Like Fielding, like Cervantes, like Sterne, Peace reserved his veritable masterpiece for the certainty of middle-life. His last two years were nothing less than a march of triumph. If you remember his constant danger, you will realise the grandeur of the scheme. From the moment that Peace left Bannercross with Dyson’s blood upon his hands, he was a hunted man. His capture was worth five hundred pounds; his features were familiar to a hundred hungry detectives. Had he been less than a man of genius, he might have taken an unavailing refuge in flight or concealment. But, content with no safety unattended by affluence, he devised a surer plan: he became a householder. Now, a semi-detached villa is an impregnable stronghold. Respectability oozes from the dusky mortar of its bricks, and escapes in clouds of smoke from its soot-grimed chimneys. No policeman ever detects a desperate ruffian in a demure black-coated gentleman who day after day turns an iron gate upon its rusty hinge. And thus, wrapt in a cloak of suburban piety, Peace waged a pitiless and effective war upon his neighbours.
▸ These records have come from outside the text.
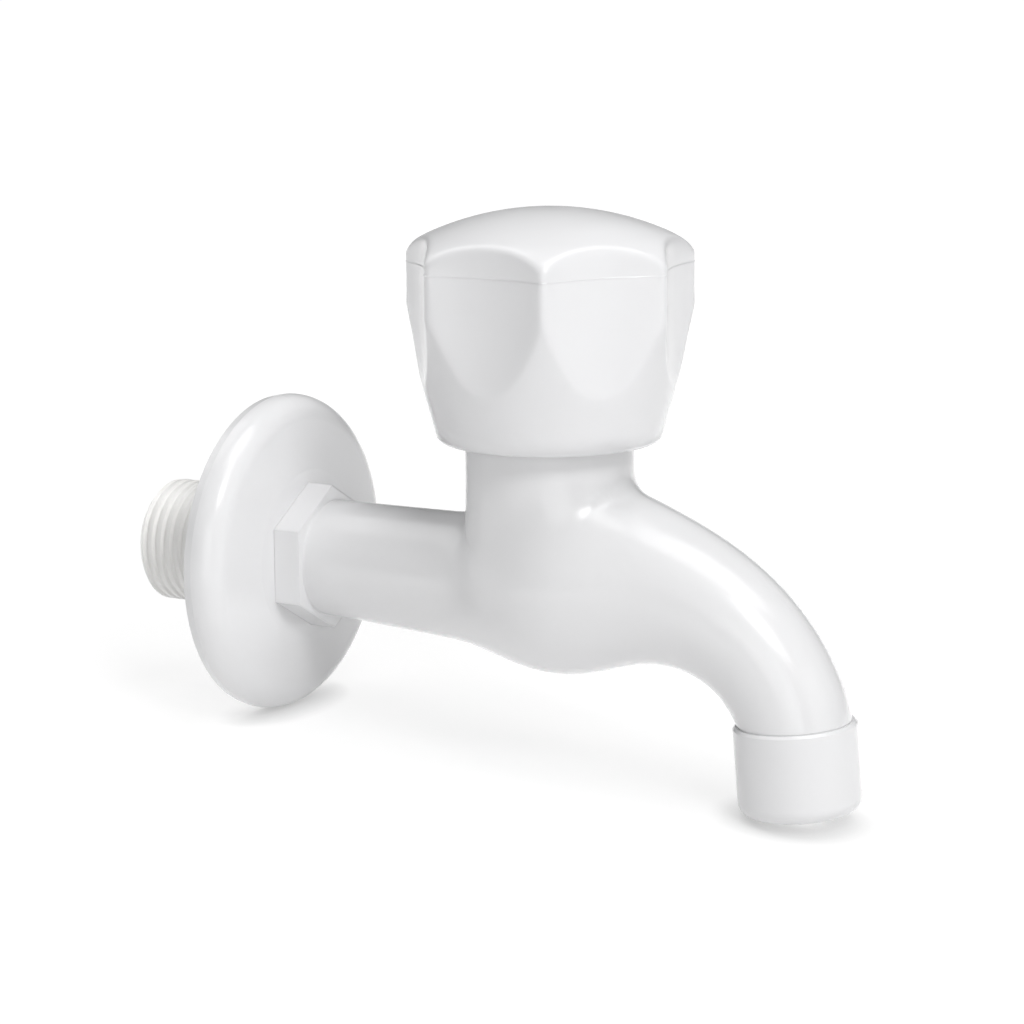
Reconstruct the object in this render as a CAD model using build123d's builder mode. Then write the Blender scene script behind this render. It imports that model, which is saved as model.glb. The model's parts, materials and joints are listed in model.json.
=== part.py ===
"""Wall-mounted sink tap: a moulded plastic body, its wall flange, the screw-down valve, a scooped knob and the outlet nozzle.

Units are millimetres. The origin is where the inlet axis meets the wall, X points out of the wall
along the inlet, Z is up. The tap is drawn closed.
"""
import os
from math import cos, radians, sin, sqrt

from build123d import *

os.makedirs("parts", exist_ok=True)

# Inlet: a G1/2 parallel pipe thread, drawn as a plain cylinder at its major diameter
THREAD_RADIUS = 20.955 / 2
THREAD_LENGTH = 21.3
THREAD_END = 0.4
SHANK_RADIUS = 9.9
INLET_BORE = 6.25

# Spanner hexagon, with a corner at the top and one at the bottom
HEX_BACK = 7.15
HEX_FRONT = 12.05
HEX_ACROSS_FLATS = 21.5

# Wall flange, a hollow rose that slips over the thread
FLANGE_RADIUS = 27.0
FLANGE_HOLE = 10.65

# Valve axis, neck and seat
VALVE_X = 53.9
NECK_RADIUS = 13.65
NECK_TOP = 27.0
NECK_BLEND = 4.0
BLEND_START = 50.5
CHAMBER_RADIUS = 10.4
CHAMBER_FLOOR = 3.2
SEAT_TOP = 4.2
POCKET_ROOF = 0.6
POCKET_LEVEL = -3.4
POCKET_RADIUS = 8.6
SEAT_HOLE = 5.5

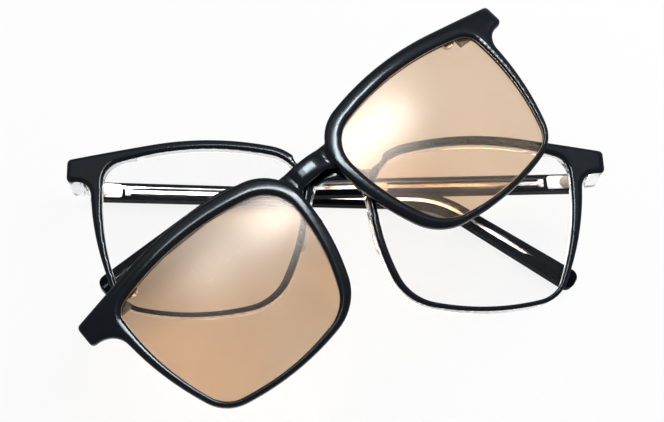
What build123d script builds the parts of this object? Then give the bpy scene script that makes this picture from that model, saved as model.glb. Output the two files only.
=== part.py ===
from build123d import *
import os
from math import acos, atan2, cos, radians, sin, sqrt, tan

os.makedirs("parts", exist_ok=True)

# Optical eyeglasses with a magnetic tinted clip-on, lying face up on their folded temples.
# Lengths are in millimetres. Left and right are as seen from in front of the glasses.
# Every front piece is drawn in the front's own frame: X across, Y up the face, Z out of the face,
# with the origin on the front surface between the two eyes.

# Size of the front
lens_width = 51.8
lens_height = 44.0
bridge_width = 18.6
lens_drop = 6.75
front_radius = 400.0

# Shape of an eye: its corners as shares of the lens box, and the bow of each side as a share of it
# The order is nasal top, temple top, temple bottom, nasal bottom.
corner_shares = ((-0.495, 0.386), (0.498, 0.422), (0.379, -0.430), (-0.342, -0.446))
bow_shares = (0.083, 0.066, 0.077, 0.082)
nasal_top_radius = 11.0
temple_top_radius = 5.0
temple_bottom_radius = 9.0
nasal_bottom_radius = 12.0

# Layers of the optical front, from the front surface backwards
black_layer = 1.1
crystal_layer = 2.6
front_round = 0.5
front_inner_round = 0.3
crystal_round = 0.4

# Rim widths of the optical front
front_nasal_rim = 1.7
front_top_rim = 1.9
front_temple_rim = 3.4
front_low_temple_rim = 0.9
front_bottom_rim = 0.9

# Rim widths of the clip
clip_nasal_rim = 3.2
clip_top_rim = 3.9
clip_temple_rim = 2.9
clip_low_temple_rim = 1.1
clip_bottom_rim = 1.2
clip_thickness = 2.5
clip_end_inset = 1.0
clip_round = 0.6
clip_inner_round = 0.4

# Endpieces, the lugs at the outer ends of the front and of the clip
# Their heights are measured from the upper outer corner of the lens.
end_reach = 9.9
end_top_rise = 2.68
end_bottom_drop = 3.42
end_slope = 1.6
end_corner_round = 1.2
notch_round = 4.6
clip_notch_round = 6.0
clip_end_rise = 0.1

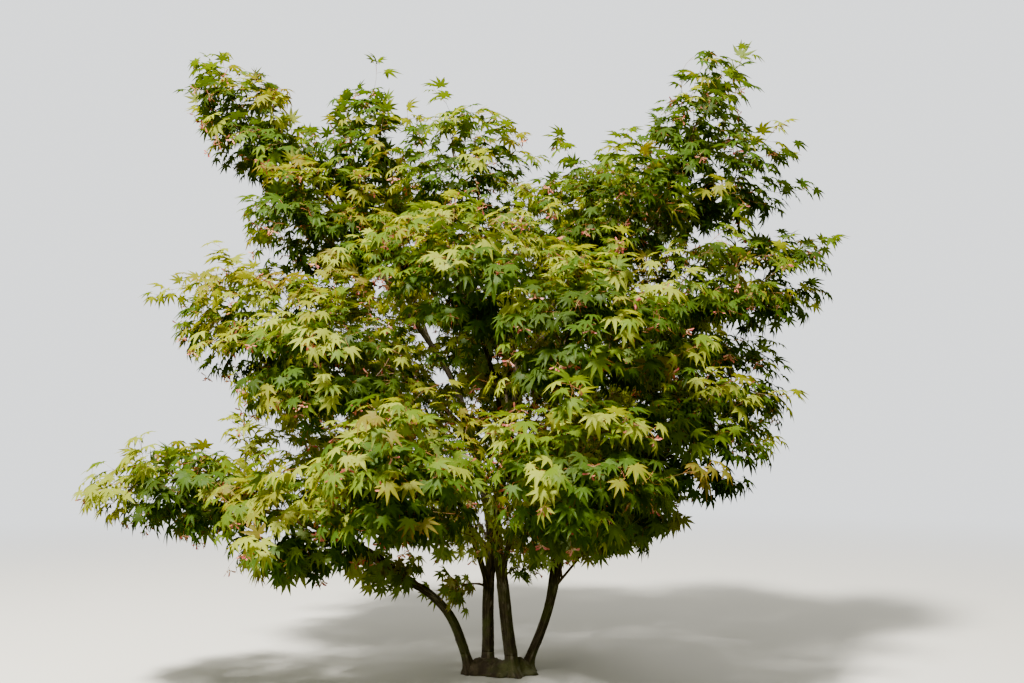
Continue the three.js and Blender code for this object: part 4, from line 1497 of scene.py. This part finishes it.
    def _blades(self, leaves: LeafSet, shape: LeafShape) -> Skin:
        """Makes the blades.

        In a leaf's own frame a point at angle a and distance r lies at x = r cos a, y = r sin a and
        z = fold (1 - rib) r - droop r^2, and the angles are spread a little more or less.

        Args:
            leaves: the leaves.
            shape: their shape.

        Returns:
            One skin with a map "blade": how near the rib, and the share along the lobe.
        """
        rules, random = self.rules, np.random.default_rng(self.rules.seed + len(leaves.reach))
        angle, reach, marks, faces = shape.template()
        count = len(leaves.reach)
        spread = random.uniform(0.86, 1.06, (count, 1))
        droop = random.uniform(*rules.droop, (count, 1)) + 0.1 * (random.uniform(size=(count, 1)) > 0.8)
        fold = random.uniform(*rules.fold, (count, 1))
        lobes = 1 + random.normal(0, 0.045, (count, len(angle)))
        turned = angle * spread
        x, y = reach * lobes * np.cos(turned), reach * lobes * np.sin(turned)
        z = fold * (1 - marks[:, 0]) * reach * 3 - droop * reach**2
        side = np.cross(leaves.normal, leaves.along)
        local = np.stack([x, y, z], -1) * leaves.reach[:, None, None]
        axes = np.stack([leaves.along, side, leaves.normal], 1)
        points = leaves.base[:, None] + local @ axes
        shade = np.round(random.uniform(0, SHADES, (count, 1)))
        u = marks[None, :, 0] * 0.9 + 0.05 + shade
        blade = np.stack([u, np.broadcast_to(marks[None, :, 1], u.shape)], -1)
        return Skin.repeat(points, [faces], "blade", blade)

    def _stalks(self, large: LeafSet, small: LeafSet, finishes: Finishes) -> None:
        """Makes the leaf stalks, a little thinner at the blade, and mere spikes for small leaves."""
        thick = self.rules.stalk_radius
        ends = np.stack([large.node, large.base], 1)
        stalks = rods(ends, np.tile([thick, thick * 0.8], (len(ends), 1)), 3)
        thin = spikes(small.node, small.base, thick)
        Skin.join([stalks, thin]).piece("leaf_stalks", finishes.stalk, self.nodes, "foliage")


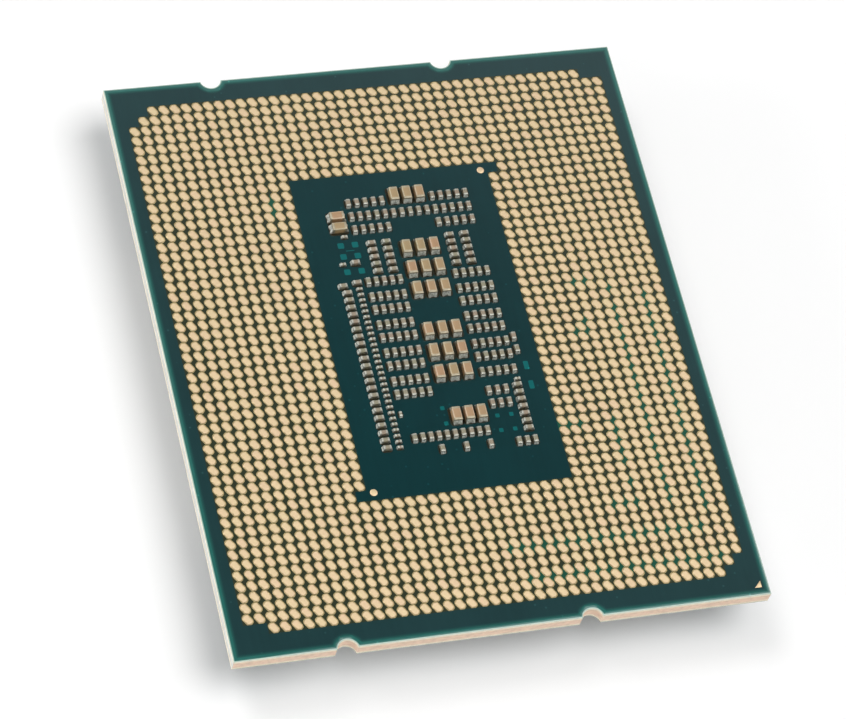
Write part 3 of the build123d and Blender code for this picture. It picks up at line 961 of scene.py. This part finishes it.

Whibley lovingly chronicles Peace’s superb technique and stupendous windfall. The thief’s overt career was in dealing musical instruments — skillful handling of the fiddle was a lifelong avocation; the simpatico that established with Sherlock Holmes earned the tribute, “My old friend Charlie Peace was a violin virtuoso” from Arthur Conan Doyle’s fictional detective in “The Adventure of the Illustrious Client” — and he was obliged to justify wealth so disproportionate to his station with an allusion to marrying into money.

Nothing like a Holmesian surmise from such retrospectively suggestive clues found him out; the police chanced to nab him on the job and commenced the familiar tedium of turning former friends against him (enlivened by Peace’s attempt to escape by hurling himself from a train). The supposed heiress who had lived with Peace as his supposed wife readily cooperated in his doom, for which services she applied on the day after his sentence for the £100 reward. Contemporaries caught up in the allure of the wondrous criminal branded her “traitress Sue”.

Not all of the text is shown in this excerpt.